If we are to have a multi-modal transportation network, we have to consider the daily habits of what we want that culture to yield and do everything we can to make those habits as viable, convenient, and dignified as possible. If we’re able to maintain this over a long period of time, our commuting culture will build value for the city.

My intention is not to render culture heartless by assigning it a formula, but rather to gain a better understanding of how we use the word and a deeper perspective of how people behave. It’s fun to observe brunch culture, voting culture, development culture, and even cell phone culture. After all, our habits define our behavior, which defines our identity, which we often share with other people. If we can look at the behavior that we’ve maintained over time, we can find better solutions for ourselves and our city, provided we’re willing to improve our habits.

Strategies to Allow More Small Development

I love downtowns, not only the one here in Dallas, but other ones in the surrounding suburbs and all around Texas. The thing is, we don’t make downtowns anymore, despite our mixed-use attempts. If you haven’t read the previous blog, feel free to read the reasons why. We know we collectively love walkable, diverse, and interesting places, but we’ve rendered them illegal and impossible to develop. This entry will suggest strategies to enable more developers to create places we know we love so that the “downtown” environment isn’t secluded to the oldest and most expensive sections of our city.

A question I’ve been asking myself lately is who should build downtowns and where would they be built? Because the diversity of buildings appeals to me in a downtown setting, naturally we need to allow for a diversity of ownership as well. Rather than investing in a single family home in Little Elm, what if Dallas’ development policy incentivized a financially responsible person to develop Casa View’s empty parking lots instead? What if we made it more favorable for plumbers, professors, and computer engineers to develop three-story walk-ups that could house their families as well as other tenants? What if you could build a legacy instead of just building debt?

In order to create value in our empty spaces and build wealth in our communities, development policy needs to be both profitable, so that lenders can make a money by financing through normal home building loans, and simple, so that accountants, dentists, and restaurant owners can develop downtowns themselves out of our aging strip-malls and empty parking lots. The idea is to relieve the traffic that floods Lowest Greenville, Bishop Arts, and Deep Ellum by creating more places with character, gathering spaces, and opportunity in areas that lack these things.
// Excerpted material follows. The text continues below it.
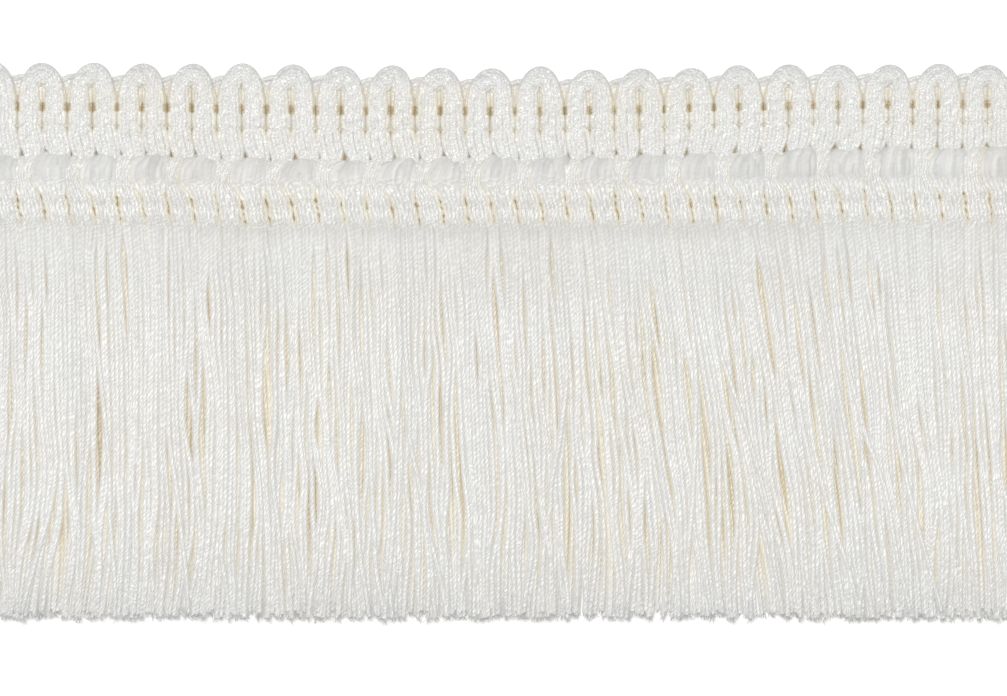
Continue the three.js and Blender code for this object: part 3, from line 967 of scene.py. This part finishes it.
def lower_strands(rng, lanes, radius, rest, under_weft, depth, part_count, hem_count):
    """A layer under the strands that show, which fills the gaps between them."""
    paths, tips = Paths(), []
    count = LEGS * lanes
    parts = partings(rng, part_count, hem_count, count, 3.0)
    waving = waves(rng, *WAVES)
    high = UNDER_BAND_Y if under_weft else UNDER_FOOT_Y
    for lane in range(count):
        x0 = slit_x(0) + (lane + 0.5) * LENGTH / count
        length = FOOT_Y - HEM_Y + rng.uniform(-0.8, 0.4)
        down = np.concatenate((FOOT_Y - high, np.linspace(0, length, 26)))
        in_skirt = np.clip(down, 0, None)
        stray = rng.random() < UNDER_STRAY_SHARE
        x = skirt_strand(x0, lane, in_skirt, rng, parts, waving, UNDER_SWING, stray)
        y = FOOT_Y - down
        top = np.interp(y, WEFT_Y[::-1], WEFT_Z[::-1]) - under_weft if under_weft else rest
        z = top + (rest - top) * soft_step(in_skirt / 10) + 0.04 * rng.random()
        # painted shade: dark in the slits above the foot, paler down the skirt and at the cut ends, grey at
        # the hem and at the tips
        slit = (y > FOOT_Y + 0.2) & (y < 16.2) & (lane % lanes in (0, lanes - 1))
        tone = rng.random()
        own = depth + 0.14 * (rng.random() - 0.5)
        own = own + 0.08 * np.sin(down / rng.uniform(3, 7) + rng.uniform(0, 6.3))
        own = np.where(slit, 0.88, own * np.interp(down, (33, 41), (1.0, 0.2))) * painted_shade_inside(x0)
        y = y + drift(x, y)
        radii = radius * (0.94 + 0.16 * rng.random())
        paths.add(np.stack((x, y, z), axis=1), radii, tone, own, grey=hem_grey(down))
        tips.append((x[-1], y[-1], z[-1], tone, 0.0, TIP_GREY))
    return paths, tips


def tip_mesh(tips):
    """Mesh with a point at each cut end."""
    tips = np.array(tips)
    made = bpy.data.meshes.new("cut ends")
    made.vertices.add(len(tips))
    made.vertices.foreach_set("co", (tips[:, :3] * MM).astype(np.float32).ravel())
    for column, word in ((3, "tone"), (4, "depth"), (5, "grey")):
        layer = made.attributes.new(word, "FLOAT", "POINT")
        layer.data.foreach_set("value", tips[:, column].astype(np.float32))
    made.update()
    return made


# Settings, operators and panel


class FringeSizes(bpy.types.PropertyGroup):
    """Sizes of the yarns, the fibres and the view"""

    yarn_sides: bpy.props.IntProperty(
        name="Yarn Sides", description="Sides of a yarn's section", default=6, min=3, max=12)
    turn_length: bpy.props.FloatProperty(
        name="Turn Length", description="Length of a full turn of the plies", default=0.0019, unit="LENGTH")
    relief: bpy.props.FloatProperty(
        name="Relief", description="Height of the plies on a yarn", default=0.00005, unit="LENGTH")
    flatness: bpy.props.FloatProperty(
        name="Flatness", description="Height of a yarn's section over its width", default=FLATNESS,
        min=0.1, max=1.0, subtype="FACTOR")
    fibres: bpy.props.IntProperty(
        name="Fibres", description="Loose fibres at each cut end", default=7, min=0, max=20)
    fibre_length: bpy.props.FloatProperty(
        name="Fibre Length", description="Length of a loose fibre", default=0.0006, unit="LENGTH")
    fibre_radius: bpy.props.FloatProperty(
        name="Fibre Radius", description="Radius of a loose fibre", default=0.00003, unit="LENGTH")
    fibre_curl: bpy.props.FloatProperty(
        name="Fibre Curl", description="How far a loose fibre bends", default=0.0009, unit="LENGTH")
    camera_lens: bpy.props.FloatProperty(
        name="Lens", description="Focal length of the camera, in millimetres", default=120.0,
        unit="CAMERA")
    view_width: bpy.props.FloatProperty(
        name="View Width", description="Length of trim in the picture", default=0.10946, unit="LENGTH")


class FringeColours(bpy.types.PropertyGroup):
    """Colours of the yarn, of its painted shade and of the floor"""

    ivory: bpy.props.FloatVectorProperty(
        name="Ivory", description="Yarn in the light", default=(0.935, 0.93, 0.905), subtype="COLOR")
    # painted shade: the yarn's colour low in the pile, between its strands and at their sides
    cream: bpy.props.FloatVectorProperty(
        name="Cream", description="Yarn low in the pile", default=(0.91, 0.85, 0.71), subtype="COLOR")
    # painted deep shade: the yarn's colour behind the bound rows, in the holes and the slits
    ochre: bpy.props.FloatVectorProperty(
        name="Ochre", description="Yarn behind the bound rows", default=(0.57, 0.44, 0.23), subtype="COLOR")
    floor: bpy.props.FloatVectorProperty(
        name="Floor", description="Surface under the trim", default=(0.97, 0.97, 0.97), subtype="COLOR")


def sizes():
    """Sizes that the panel shows."""
    return bpy.context.scene.fringe_sizes


def colours():
    """Colours that the panel shows."""
    return bpy.context.scene.fringe_colours


def flat_yarns(name, paths, material, sides):
    """Object of yarns with a flattened section."""
    return grown(name, paths.mesh(name), yarn_tree(), {
        "Sides": sides, "Flatness": sizes().flatness, "Material": yarn_material(material)})


class FRINGE_OT_front_loops(bpy.types.Operator):
    """Lays the yarns of the front loop cord, which make the scallops"""

    bl_idname = "fringe.front_loops"
    bl_label = "Front Loops"

    def execute(self, context):
        paths = loop_yarns_front(np.random.default_rng(FRONT_SEED))
        piece = flat_yarns("front_loop_yarns", paths, "viscose loop yarn", sizes().yarn_sides)
        fixed(piece, "loop_cord", "front_loop_cord")
        return {"FINISHED"}


class FRINGE_OT_back_loops(bpy.types.Operator):
    """Lays the yarns of the back loop cord, which fill the dips between the scallops"""

    bl_idname = "fringe.back_loops"
    bl_label = "Back Loops"

    def execute(self, context):
        paths = loop_yarns_back(np.random.default_rng(BACK_SEED))
        piece = flat_yarns("back_loop_yarns", paths, "viscose loop yarn", sizes().yarn_sides)
        fixed(piece, "loop_cord", "back_loop_cord")
        return {"FINISHED"}


class FRINGE_OT_row_threads(bpy.types.Operator):
    """Winds the fine threads that bind the rows of the heading"""

    bl_idname = "fringe.row_threads"
    bl_label = "Row Threads"

    def execute(self, context):
        paths = row_threads(np.random.default_rng(THREAD_SEED))
        piece = grown("row_threads", paths.mesh("thread paths"), yarn_tree(), {
            "Sides": 5, "Material": yarn_material("viscose loop yarn")})
        fixed(piece, "binding_thread", "binding_thread_upper", "binding_thread_middle",
              "binding_thread_lower", "binding_thread_foot")
        return {"FINISHED"}


class FRINGE_OT_fringe(bpy.types.Operator):
    """Lays the core and the three layers of the fringe weft, and frays its cut ends"""

    bl_idname = "fringe.fringe"
    bl_label = "Fringe"

    def execute(self, context):
        upper, upper_tips = top_strands(np.random.default_rng(UPPER_SEED))
        middle, middle_tips = lower_strands(np.random.default_rng(MIDDLE_SEED), **MIDDLE_LAYER)
        lower, lower_tips = lower_strands(np.random.default_rng(LOWER_SEED), **LOWER_LAYER)
        for name, paths, sides in (
            ("fringe_core_yarns", core_yarns(np.random.default_rng(CORE_SEED)), 6),
            ("fringe_yarns_upper", upper, sizes().yarn_sides),
            ("fringe_yarns_middle", middle, 5),
            ("fringe_yarns_lower", lower, 6),
        ):
            piece = flat_yarns(name, paths, "viscose fringe yarn", sides)
            fixed(piece, "fringe_yarn", "fringe_skirt")
        tips = tip_mesh(upper_tips + middle_tips + lower_tips)
        piece = grown("cut_end_fibres", tips, fibre_tree(), {
            "Fibres": sizes().fibres, "Length": sizes().fibre_length, "Radius": sizes().fibre_radius,
            "Curl": sizes().fibre_curl, "Material": yarn_material("loose viscose fibre")})
        fixed(piece, "fringe_yarn", "fringe_skirt")
        return {"FINISHED"}


class FRINGE_OT_stage(bpy.types.Operator):
    """Lays the pale floor and sets the soft light and the camera"""

    bl_idname = "fringe.stage"
    bl_label = "Stage"

    def execute(self, context):
        scene = bpy.context.scene
        half = FLOOR_HALF
        corners = [(-half, -half, 0), (half, -half, 0), (half, half, 0), (-half, half, 0)]
        mesh = bpy.data.meshes.new("floor")
        mesh.from_pydata(corners, [], [(0, 1, 2, 3)])
        floor = placed("floor", mesh)
        paint = bpy.data.materials.new("pale floor")
        paint.use_nodes = True
        shader = paint.node_tree.nodes["Principled BSDF"]
        shader.inputs["Base Color"].default_value = (*colours().floor, 1)
        shader.inputs["Roughness"].default_value = 0.9
        mesh.materials.append(paint)

        world = bpy.data.worlds.new("soft room")
        world.use_nodes = True
        background = world.node_tree.nodes["Background"]
        background.inputs["Color"].default_value = (1, 1, 1, 1)
        background.inputs["Strength"].default_value = ROOM_LIGHT
        scene.world = world

        lamp = bpy.data.lights.new("overhead light", "AREA")
        lamp.energy = LAMP_POWER
        lamp.size = LAMP_SIZE
        light = placed("overhead light", lamp)
        light.location = LAMP_PLACE
        aim = -light.location
        light.rotation_euler = aim.to_track_quat("-Z", "Y").to_euler()

        camera = placed("camera", bpy.data.cameras.new("camera"))
        camera.data.lens = sizes().camera_lens
        camera.data.sensor_width = SENSOR_WIDTH
        away = sizes().camera_lens / SENSOR_WIDTH * sizes().view_width
        camera.location = (CAMERA_OFF[0] * MM, CAMERA_OFF[1] * MM, away + FOCUS_Z * MM)
        camera.data.clip_start = 0.01
        scene.camera = camera
        scene.view_settings.view_transform = "Standard"
        return {"FINISHED"}


OPERATORS = (
    FRINGE_OT_front_loops,
    FRINGE_OT_back_loops,
    FRINGE_OT_row_threads,
    FRINGE_OT_fringe,
    FRINGE_OT_stage,
)


class FRINGE_PT_panel(bpy.types.Panel):
    """Sizes, colours and the steps that build the trim"""

    bl_idname = "FRINGE_PT_panel"
    bl_label = "Brush Fringe"
    bl_space_type = "VIEW_3D"
    bl_region_type = "UI"
    bl_category = "Fringe"

    def draw(self, context):
        for group in (context.scene.fringe_sizes, context.scene.fringe_colours):
            for name in group.__annotations__:
                self.layout.prop(group, name)
        for operator in OPERATORS:
            self.layout.operator(operator.bl_idname)


CLASSES = (FringeSizes, FringeColours, *OPERATORS, FRINGE_PT_panel)


def register():
    for made in CLASSES:
        bpy.utils.register_class(made)
    bpy.types.Scene.fringe_sizes = bpy.props.PointerProperty(type=FringeSizes)
    bpy.types.Scene.fringe_colours = bpy.props.PointerProperty(type=FringeColours)


def unregister():
    del bpy.types.Scene.fringe_colours
    del bpy.types.Scene.fringe_sizes
    for made in reversed(CLASSES):
        bpy.utils.unregister_class(made)


def main():
    register()
    bpy.ops.fringe.front_loops()
    bpy.ops.fringe.back_loops()
    bpy.ops.fringe.row_threads()
    bpy.ops.fringe.fringe()
    bpy.ops.fringe.stage()


if __name__ == "__main__":
    main()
Forest and Webb Chapel via Google Maps

Here are a few strategies that may help to enable people to develop on their own:

  1. Split up large properties – Keep it difficult to consolidate parcels of land, but make it easier to split up larger properties. For example, strip mall parking lots are too big and no one wants to be there. People will come if you allow others to invest in small plots where they can build downtown style apartments and a legacy onto the next generation. Re-dedicate space for cars into space for people, which will create value where there is little and increase the tax base for the city.
  2. Pre-approve 6-10 designs of buildings – I have no idea the implications for liability, as architects absorb much blame in development, but we should have a handful of designs that can be green-lit as soon as possible. We can have standard designs for 1/2, 3/4, or 1 acre lots that will be quickly approved, provided the developer follows the plan exactly. This can help reduce the risk of lending, as long as we can make it work with local banks. If banks can free up money, then developers will come following. If we standardize the construction, then that can lead to more cost predictability for builders, since wholesalers will know what to stock and contractors will know what to build.
  3. Land value transparency – In the State of Texas, you don’t have to disclose real estate sales prices, but this is one of the mechanisms that fuels land value speculation, specifically when new zoning is approved. If there’s the possibility of “up-zoning” in an area, the market value of the land jumps up, making development that much more expensive. I’m not too knowledgeable about economics, but knowing how much people pay for a product may stabilize prices by exposing that product’s true value.
  4. Power to the Precinct – Change is difficult. People are difficult. And voter turnout is abysmal. So much seems out of people’s control, so give people’s vote more meaning and power in order to bring them to the polls. Because the county already organizes us into precincts of about 8000 people each, we can give power to the precinct by allowing them to decide whether or not they want a particular rule in their area. So if a precinct in Dallas is 8000 people, then 480 people will vote, therefore if you’d want change, 241 people would have to vote in favor of it.

As stated in the previous post, policy is the only thing normal citizens can affect in their communities that isn’t market-based. Good policy can unlock markets by establishing new rules in the investment game. The strategies that I suggest are meant to invite more developers, more banks, more builders, and more citizens to participate in the game, since development in Dallas today is confined to the few who can afford the high price.

If our goal is to foster wealth in our communities, we have to create opportunities with the resources we have in Dallas right now, which are random empty plots of land, sprawling parking lots, and a desperate foreboding of the future. Unfortunately, there are many obstacles that make traditional downtown development difficult and expensive to pursue, however our municipal policies that govern development can be the tools citizens use to build downtowns in their communities, whether on Webb Chapel or on Henderson Ave.